Thursday, March 11, 2010

Improving Teacher Quality, Recruitment, and Preparation

The Higher Education Amendments of 1998 respond to the nation's critical need for high-quality teachers. Our nation's schools will need to hire 2.2 million teachers over the next decade, more than half of whom will be first-time teachers. These teachers need to be well-prepared to teach all students to the highest standards.

Title II of the HEA provides new opportunities to invest in the recruitment, preparation, licensing, and support of teachers. The following Teacher Quality Enhancement initiatives are provided for in Title II of the HEA:

Teacher Preparation Partnership Grants

This initiative provides grants to partnerships among teacher preparation institutions and high-need school districts. To ensure that new teachers can meet the many challenges of today's classrooms, the partners will work to strengthen teacher education through activities such as:

  • Implementing reforms that hold teacher education programs accountable for preparing high-quality teachers.
  • Improving prospective teachers' knowledge of academic content through increased collaboration between faculty at schools of education and schools of arts and sciences;
  • Ensuring that teachers are well-prepared for the realities of the classroom by providing strong hands-on classroom experience and strengthening links between university and K-12 school faculties; and
  • Preparing prospective teachers to use technology as a tool for teaching and learning and to work effectively with diverse students.

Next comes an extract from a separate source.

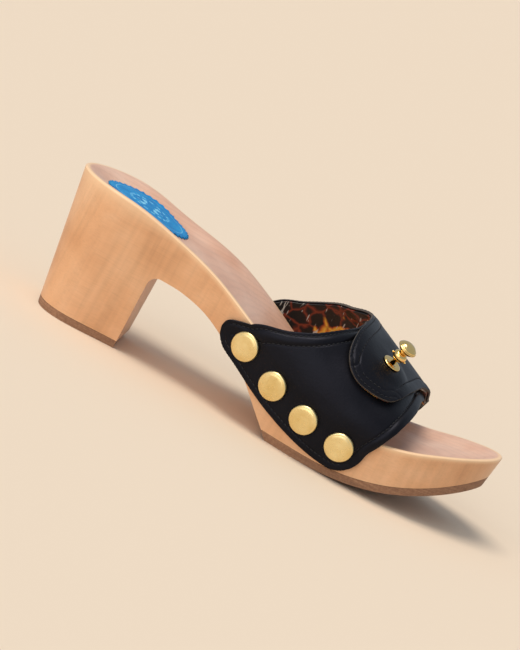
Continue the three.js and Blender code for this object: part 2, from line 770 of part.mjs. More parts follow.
// A hole through the bands at the lock, from one height off the form to another.
function lockHole(radius, low, high) {
  const hole = new THREE.CylinderGeometry(radius, radius, high - low, 24);
  hole.rotateX(Math.PI / 2).translate(0, 0, (low + high) / 2);
  return toSolid(hole.applyMatrix4(lockFrame.matrix));
}

// ---- the heel label and the lift's nails ----

function labelGeometry() {
  const n = 2 * labelTeeth;
  const rings = [1, 0.72, 0.4].map((share) =>
    Array.from({ length: n }, (_, i) => {
      const a = (2 * Math.PI * i) / n;
      const pink = share === 1 && i % 2 ? 0.95 : 1;
      const size = (share * pink) / 2;
      return [labelLength * size * Math.cos(a), labelWidth * size * Math.sin(a)];
    }));
  const lie = ([u, v], height) => {
    const x = labelCentre + u;
    return [x, v, heelSeat(x, v) + height];
  };
  const faceRings = (height) => rings.map((ring) => ring.map((p) => lie(p, height)));
  const loops = [...faceRings(labelSeat).reverse(), ...faceRings(labelSeat + labelThickness)];
  const faces = [];
  for (let r = 0; r + 1 < loops.length; r += 1)
    for (let i = 0; i < n; i += 1) {
      const next = (i + 1) % n;
      const [a, b, c, d] = [r * n + i, r * n + next, (r + 1) * n + next, (r + 1) * n + i];
      faces.push([a, b, c], [a, c, d]);
    }
  const points = [...loops.flat(), lie([0, 0], labelSeat), lie([0, 0], labelSeat + labelThickness)];
  const [under, over] = [points.length - 2, points.length - 1];
  const top = (loops.length - 1) * n;
  for (let i = 0; i < n; i += 1) {
    faces.push([under, (i + 1) % n, i], [over, top + i, top + ((i + 1) % n)]);
  }
  return geometryFrom(points, faces);
}

// Four nails hold the lift. Their heads are sunk into the rubber.
const liftMargin = 4;
const liftNailSpots = [[0.42, 0], [0.98, 0], [0.7, -0.6], [0.7, 0.6]].map(([along, across]) => [
  heelBackSlope + 1 + along * (heelBaseLength - 2 * liftMargin), across * (breast - liftMargin),
]);

function liftNail(grow) {
  const [r, head] = [liftNailRadius + grow, liftNailHead + grow];
  const [low, high] = [liftNailSink - grow, liftNailSink + liftNailHeadHeight + grow];
  return turned([
    [0, low], [head, low], [head, high], [r, high], [r, liftNailLength - liftNailPoint],
    [0, liftNailLength + grow],
  ], 12);
}

function liftNailHole([x, y]) {
  const radius = liftNailHead + liftNailFit;
  const mouth = new THREE.CylinderGeometry(radius, radius, 2 * liftNailSink, 12).rotateX(Math.PI / 2);
  return toSolid(liftNail(liftNailFit)).add(toSolid(mouth)).translate([x, y, 0]);
}

// ---- putting it together ----

const clog = new THREE.Group();

function addSole() {
  const blank = soleBlank();
  const nails = liftNailSpots.map(liftNailHole);
  const carved = blank.intersect(acrossSole(woodProfile()));
  const holes = [...nailHoles(-1), ...nailHoles(1), ...nails];
  clog.add(namedMesh("wooden_sole", toGeometry(cut(carved, holes)), wood));
  const outsole = blank.intersect(acrossSole(outsoleProfile()));
  clog.add(namedMesh("forefoot_outsole", toGeometry(outsole), tanRubber));
  const lift = cut(blank.intersect(acrossSole(liftProfile())), nails);
  clog.add(namedMesh("heel_lift", toGeometry(lift), tanRubber));
  liftNailSpots.forEach(([x, y], i) => {
    const nail = namedMesh(`heel_lift_nail_${i + 1}`, liftNail(0), steel);
    nail.position.set(x, y, 0);
    clog.add(nail);
  });
  clog.add(namedMesh("heel_label", labelGeometry(), blueLeather));
}

function addBands() {
  const looks = { leather: blackLeather, lining: printedLining };
  const flat = () => 0;
  const lateral = bandPatch(-1, lateralEnd, 3, 9, 11);
  const medial = bandPatch(1, crestLine - runningGap / 2, 3, 8, 11);
  const tab = tabPatch(6, 10);
  const tabHoles = { leather: neckRadius + neckClearance, lining: washerRadius + runningGap };
  for (const name of ["leather", "lining"]) {
    const room = lockHole(keeperRadius + 0.3, -3, tabBase);
    const near = cut(bandSheet(lateral, -1, layer[name], flat), [...nailHoles(-1), room]);
    clog.add(namedMesh(`lateral_band_${name}`, toGeometry(near), looks[name]));
    const far = cut(bandSheet(medial, 1, layer[name], climb), [...nailHoles(1), foldGroove()]);
    clog.add(namedMesh(`medial_band_${name}`, toGeometry(far), looks[name]));
    const flap = bandSheet(tab, -1, layer[name], () => tabBase);
    const eye = lockHole(tabHoles[name], 0, tabTop + 3);
    clog.add(namedMesh(`tab_${name}`, toGeometry(cut(flap, [eye, foldGroove()])), looks[name]));
  }
}

function addNails() {
  for (const { word, number, frame } of nailFrames) {
    const { seat } = frame.userData;
    frame.add(namedMesh(`${word}_stud_cap_${number}`, capGeometry(seat), brass));
    frame.add(namedMesh(`${word}_stud_nail_${number}`, nailGeometry(seat), steel));
    clog.add(frame);
  }
}

function addLock() {
  lockFrame.add(namedMesh("lock_rosette", rosetteGeometry(), brass));
  lockFrame.add(namedMesh("rosette_washer", washerGeometry(), steel));
  lockFrame.add(namedMesh("lock_keeper", keeperGeometry(), brass));
  lockFrame.add(namedMesh("keeper_ring", keeperRingGeometry(), steel));
  lockFrame.add(namedMesh("turn_knob", knobGeometry(), brass));
  lockFrame.add(namedMesh("knob_cross_pin", pinGeometry(), brass));
  lockFrame.add(namedMesh("lock_bar", barGeometry(), steel));
  clog.add(lockFrame);
}

addSole();
addBands();
addNails();
addLock();

// The origin is at the middle of the base.
const whole = new THREE.Box3().setFromObject(clog, true);
clog.position.set(-(whole.min.x + whole.max.x) / 2, -(whole.min.y + whole.max.y) / 2, -whole.min.z);

const model = new THREE.Group();
model.add(clog);
export default model;
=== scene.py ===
import json
import bpy
import numpy as np
from mathutils import Matrix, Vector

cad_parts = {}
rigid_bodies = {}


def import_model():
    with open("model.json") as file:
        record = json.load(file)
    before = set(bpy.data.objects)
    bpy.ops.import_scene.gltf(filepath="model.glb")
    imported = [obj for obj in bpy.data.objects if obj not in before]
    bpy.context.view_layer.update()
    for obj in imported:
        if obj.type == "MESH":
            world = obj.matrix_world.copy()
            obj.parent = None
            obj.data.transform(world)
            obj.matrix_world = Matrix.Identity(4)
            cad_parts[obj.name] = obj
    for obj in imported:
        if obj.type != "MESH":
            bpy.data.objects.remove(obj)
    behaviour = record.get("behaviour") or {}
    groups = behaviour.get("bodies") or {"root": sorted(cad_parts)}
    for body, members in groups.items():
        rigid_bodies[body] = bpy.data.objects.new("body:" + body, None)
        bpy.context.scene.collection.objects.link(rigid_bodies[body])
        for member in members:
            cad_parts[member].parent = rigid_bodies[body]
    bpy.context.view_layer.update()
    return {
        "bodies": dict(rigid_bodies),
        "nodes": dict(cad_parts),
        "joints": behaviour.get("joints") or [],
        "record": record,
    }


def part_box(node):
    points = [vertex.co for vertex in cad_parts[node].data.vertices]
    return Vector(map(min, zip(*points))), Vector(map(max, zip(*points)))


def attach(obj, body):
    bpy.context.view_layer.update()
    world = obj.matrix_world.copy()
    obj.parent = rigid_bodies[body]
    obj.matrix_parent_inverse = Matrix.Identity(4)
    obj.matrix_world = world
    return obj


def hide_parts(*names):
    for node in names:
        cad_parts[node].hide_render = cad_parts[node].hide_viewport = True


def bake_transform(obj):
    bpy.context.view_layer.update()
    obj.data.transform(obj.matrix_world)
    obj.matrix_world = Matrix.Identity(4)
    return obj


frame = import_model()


# ---- Wooden sole ----
# One block of alder, carved with its heel, sanded and sealed with a satin lacquer. The walls lean in towards
# the ground, the rim is a narrow rounded bead, and the footbed inside it is cupped and paler and pinker.
# Shapes here are in millimetres, x from the back of the heel, y from the middle line, z from the ground.

sole_low, sole_high = (np.array(corner) * 1000 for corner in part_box("wooden_sole"))
nail_low, nail_high = (np.array(corner) * 1000 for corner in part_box("heel_lift_nail_1"))
heel_back = np.array([sole_low[0], (nail_low[1] + nail_high[1]) / 2, 0.0])
sole_length = sole_high[0] - sole_low[0]
lift_top = sole_low[2]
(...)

Teacher Recruitment Grants

This recruitment initiative supports the efforts of States and school-university partnerships to reduce shortages of qualified teachers in high-need areas. Grant recipients may offer scholarships, high-quality preparation, and support services to prospective teachers who agree to teach in the high-need schools.

State Grants

These grants encourage States to improve the quality of their teaching force through such reforms as:

  • Strengthening their teacher certification standards to ensure that new teachers have the necessary teaching skills and academic content knowledge;
  • Implementing reforms that hold institutions of higher education accountable for preparing teachers who have strong teaching skills and knowledge of their content areas;
  • Establishing or strengthening alternative pathways into teaching for highly qualified individuals, including mid-career professionals and former military personnel; and
  • Reducing shortages of qualified teachers in high-need areas.


The law helps ensure accountability in teacher education by requiring states and institutions of higher education to prepare "report cards" on the quality of teacher preparation, including their students' performance on teacher licensing examinations.